Even so, an optimistic Saraf believes that steel prices in India are now at a par with international rates and that container prices have increased proportionately. “There are no challenges regarding raw materials and we are quite reasonable with labour too. Cost is a very subjective term and it varies from time to time”, said the FIEO President.

Piyush Goyal – the Union Railway Minister of India stressed the importance of manufacturing indigenous high-quality containers emphasising the country’s excellent steel making capabilities. “If India starts manufacturing at scale, we will become cost-competitive to sell to all parts of the world. Scale presents huge cost-benefit opportunities.” He added., India’s exports are going to rise significantly and if India manufactures a million containers a year, it will become cost-competitive which will ensure that more Indian companies start owning Indian flag vessels.”

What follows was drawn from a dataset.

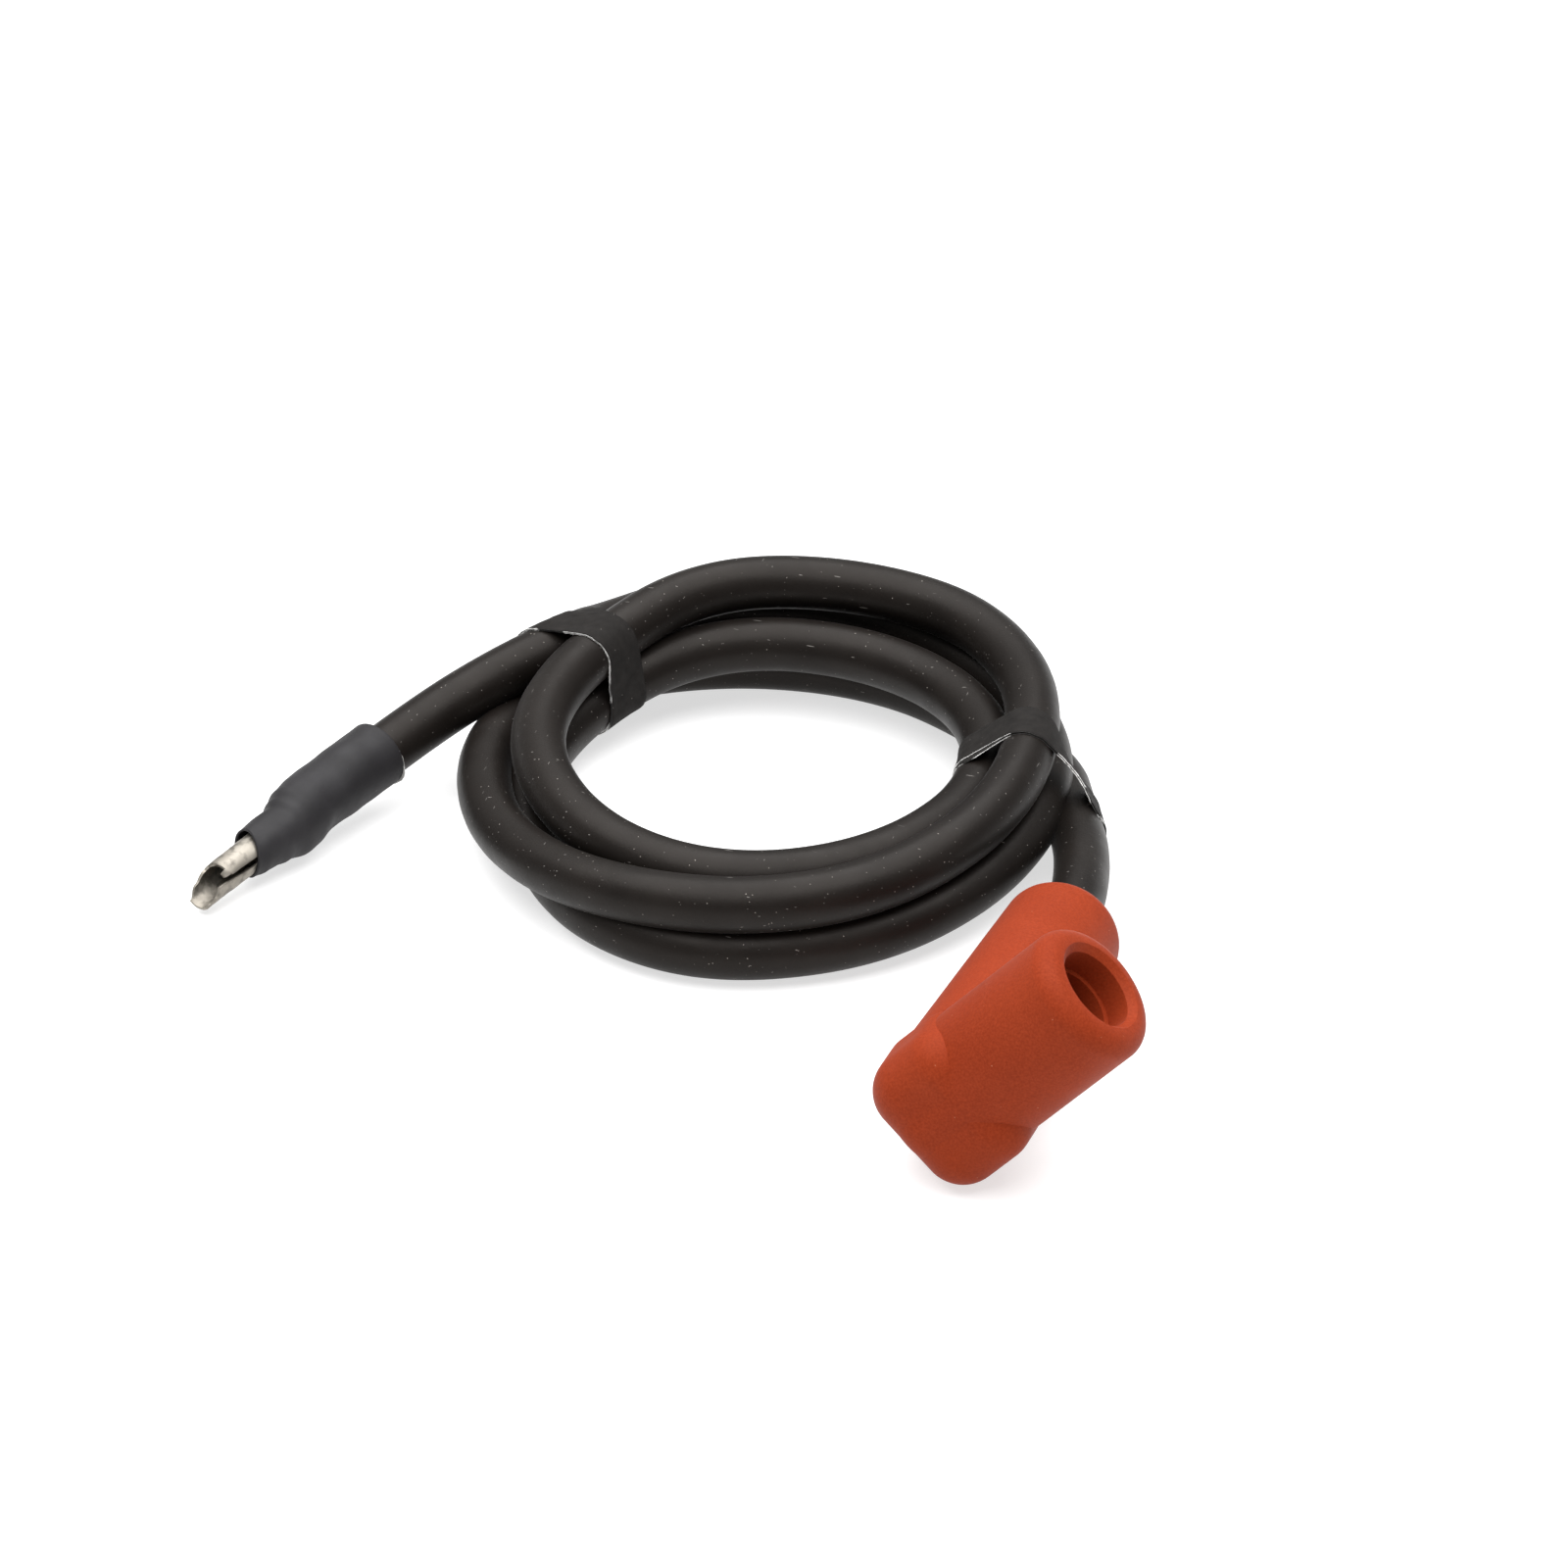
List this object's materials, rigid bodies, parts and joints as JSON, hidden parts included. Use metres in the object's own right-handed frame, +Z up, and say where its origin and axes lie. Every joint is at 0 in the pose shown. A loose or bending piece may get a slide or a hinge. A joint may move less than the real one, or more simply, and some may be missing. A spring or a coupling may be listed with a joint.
{
  "type": "ignition lead",
  "caption": "Coiled black silicone high-voltage ignition lead with a right-angle boot at one end and a heat-shrunk rolled terminal at the other.",
  "frame": {"origin": "under the middle of the right-angle boot, on the surface that the lead lies on", "axes": "+Z up, +Y along the boot's cable leg towards the cable, and the boot's socket leg rises towards +X"},
  "size_m": [0.1302, 0.123, 0.0318],
  "materials": {
    "silicone_boot": "matte red-orange moulded silicone",
    "cable_jacket": "satin black silicone with fine dust",
    "heat_shrink": "matte dark shrunk tube",
    "adhesive": "clear hot-melt bead",
    "tape": "matte black tape with pale torn edges",
    "tinned_metal": "bright tinned sheet",
    "spring_wire": "drawn spring wire",
    "braid": "woven glass fibre",
    "insulation": "translucent grey silicone"
  },
  "bodies": {
    "root": {"boot_elbow": "silicone_boot", "snap_terminal": "tinned_metal", "snap_spring": "spring_wire", "boot_end_braid": "braid", "boot_end_insulation": "insulation", "boot_end_core": "tinned_metal", "cable_lead": "cable_jacket", "cable_coil": "cable_jacket", "cable_tail": "cable_jacket", "tape_band_left": "tape", "tape_band_right": "tape", "tail_terminal": "tinned_metal", "tail_crimp_ferrule": "tinned_metal", "tail_end_core": "tinned_metal", "tail_end_insulation": "insulation", "tail_end_braid": "braid", "heat_shrink_sleeve": "heat_shrink", "sleeve_adhesive": "adhesive"}
  },
  "joints": []
}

While Concor has taken responsibility for building a container manufacturing ecosystem, the manufacturing process, quality, consistency and volume of containers may become a challenge.

Vinay Paulose -Director at VS & B Containers Group, a Chennai-based container leasing company, said, “Manufacturing is capital-intensive and the returns would be over a longer period of time given exports from India are nothing compared to China.”

China’s main advantage is that it starts to make money on containers from the first voyage as most of the world’s goods are being exported from China. Whereas any other country must wait until cargo is imported to make an income.

“Therefore in India’s case, the government needs to incentivise the manufacturer and the buyer until the industry matures. In terms of quality, China has a couple of decades head start in standardised quality which is why the Indian government needs to assure proper support to manufacturers to get high quality containers,” explained Paulose.

Major Indian steel players confirmed the availability of the required high-grade steel allowing them to contribute to India’s ‘Atmanirbhar’ vision during Concor’s stakeholders’ consultation webinar.

Paulose believes it’s the right time to fix India’s container shortage crisis, because “the push is coming from government and not a private entity.”

According to Paulose India will have sympathy buyers from outside the country as many countries look to break China’s monopoly in the global market and there have been cases where buyers have approached India for containers specifically because they are not made in China and they are willing to pay a premium for it.

A relaxation of the 40.8% import duty after 18% goods & services tax (GST) on corten steel or suspension of iron ore exports would help Indian container manufacturers, said Sunil Vaswani – executive director of the Container Shipping Lines Association (India).

“A favourable policy framework, price competitiveness and quality would give a boost to this business,” said Vaswani, adding, “These containers would, therefore, cater to both Indian demand for exports as well as to the global demand for containers. These containers could be sold or leased to the shipping lines, NVOCCs and container leasing companies.”

In addition, with the use of in-house technology, India aims to manufacture GPS-enabled containers for better logistics. Currently, BHEL and Braithwaite & Co. are developing prototypes and test results are expected in April.

The implementation is moving at double speed as Dubai-based Transworld Group has signed an agreement with state-owned Sagarmala Development Company Ltd to invest in a container manufacturing facility in Gujarat with an investment of approximately US$27.5 million. India’s foreign trade stood at US$838.46 billion in 2020. And increasing trade has translated into higher demand for containerisation due to efficiencies.